Source: Forbes | Ken Silverstein | August 22, 2015
Has the Clean Power Plan given nuclear energy the fuel it needs to win market acceptance? Beyond that government regulation, the Department of Energy is continuing to dole out part of a $217 million award to the maker of small nuclear reactors — ones that can be assembled in a factory and later scaled up.
The key selling point to which nuclear relies is that when it is burned, the fuel releases zero carbon emissions. That attribute, however, is quickly met by the oft-repeated refrain: It’s upfront costs are too expensive, running close to $20 billion for 2400 megawatts of baseload generation that continually operates.
Now, an “emerging” concept is making headway — the development of pint-size reactors that are more affordable than those being constructed by the world’s major utilities and nuclear operators, Southern Co SO -2.27%. and Scana Corp., in this country, and Areva and Electricite de France, in France. Their mega-plants, however, are centrally located and have a huge advantage: They are able to generate power and deliver it efficiently to the masses.
But the bigger they are … so, the saying goes. As for France, its national energy companies are under pressure. Between the construction delays and technical glitches, at least Areva may require an infusion of public capital to keep it vibrant. Enter U.S.-based NuScale, which is majority-owned by Fluor FLR -2.33% Corp. that engineers and constructs all-types of power plants around the world: It’s sold on the smaller 50-100 megawatt nuclear reactors, which most utilities can afford.
“Coal has been the leading base-load form of generation but it is not the cleanest,” says Biggs Porter, chief financial officer for Fluor, in a phone conversation. “This is a great substitute for coal. Although the cost of a nuclear facility may be more upfront, it is just as economical over its entire lifecycle.”
NuScale says its advantage is that 12 of its modular reactors can be combined to form a 540-megawatt unit. When one of the modules goes down, it could easily be maintained while the rest of the reactors continue to operate, so that whole facilities are not knocked off the grid. Each individual module could be refueled in relatively short order.
The cost of a 540 megawatt unit is about $2.8 billion, not including the fuel. That’s marginally less expensive per unit of output than a traditional nuclear plant.
The timetable: NuScale expects to have its design application into the Nuclear Regulatory Commission for review next year. After that, it anticipates being operational no later than 2024 — in the United States.
If all the talks go as planned, the modules would be located on federal land in Idaho while the facility would be maintained and operated by Energy Northwest, a municipally-owned utility based in Washington State, with experience running nuclear plants. The buyer of the power would be the Utah Association of Municipal Power Systems.

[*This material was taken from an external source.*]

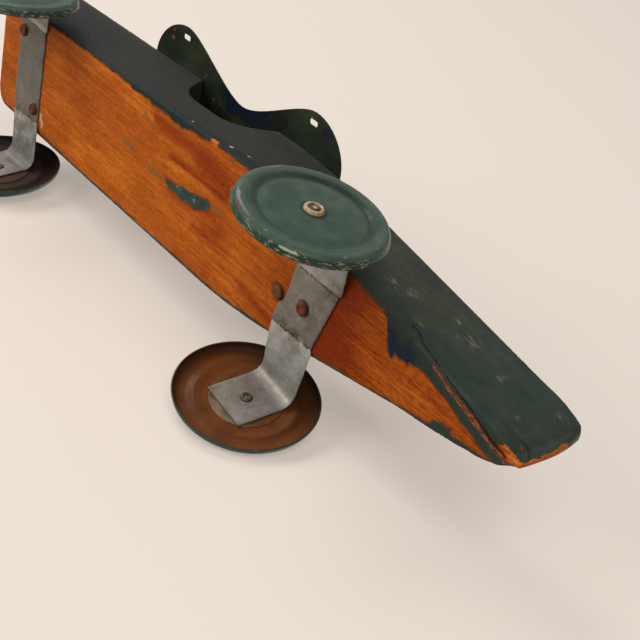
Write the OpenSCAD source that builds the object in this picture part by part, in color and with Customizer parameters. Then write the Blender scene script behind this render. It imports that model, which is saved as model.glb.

“We are skating to where the puck may be,” in 7-to-10-years, says John Hopkins, chief executive of NuScale, in a phone call. That’s when it predicts natural gas prices will rise to more than $6 per million Btus around the globe: “That’s the price point at which our technology competes.”
At the same time, NuScale says that its technology is not only economical but also safe; the units are self-cooling, meaning that accidents are highly improbable.
Why does it take so long for the technology to become commercial?
“Once the units are built, we will do the training and find the right people to run them,” says Mark Reddemann, chief executive of Energy Northwest, in an interview. “This takes many years.”
Smaller nuclear units are just as viable in other nations where the transmission grids can’t handle larger generation. Once the concept is shown to be feasible, the developers can then scale-up the smaller facilities. Those units, furthermore, could also be used to create drinkable water supplies in those countries where such a resource is in short supply.
The issue that manufacturers of small reactors have is that they are relying on the venture capital community to back their ideas. While they may be worthy, they must still endure years of regulatory scrutiny before they would get the permission to be built in this country. Investors don’t want to tie up their money for that long. That’s why the Energy Department is getting involved.
Critics are thus saying that if they can’t win private capitalthen the U.S. government has no business financing those concerns. Consider also that Babcock & Wilcox and Bechtel Corp. pulled out of this business. Meantime, others are saying that the smaller nuclear modules are inefficient compared to different types of energy production: for each unit of energy input, only 30 percent is returned.
“At the end of the day, if you want clean, then your choices are limited,” responds Fluor’s Porter. “You can’t rely solely on wind and solar. It gets to what the population wants — having a cleaner production system for electricity.”
Will that work to sell consumers, investors and regulators? While NuScale is not deluding itself, it thinks that markets will open given the enactment the Clean Power Plan and other global carbon and electrification initiatives.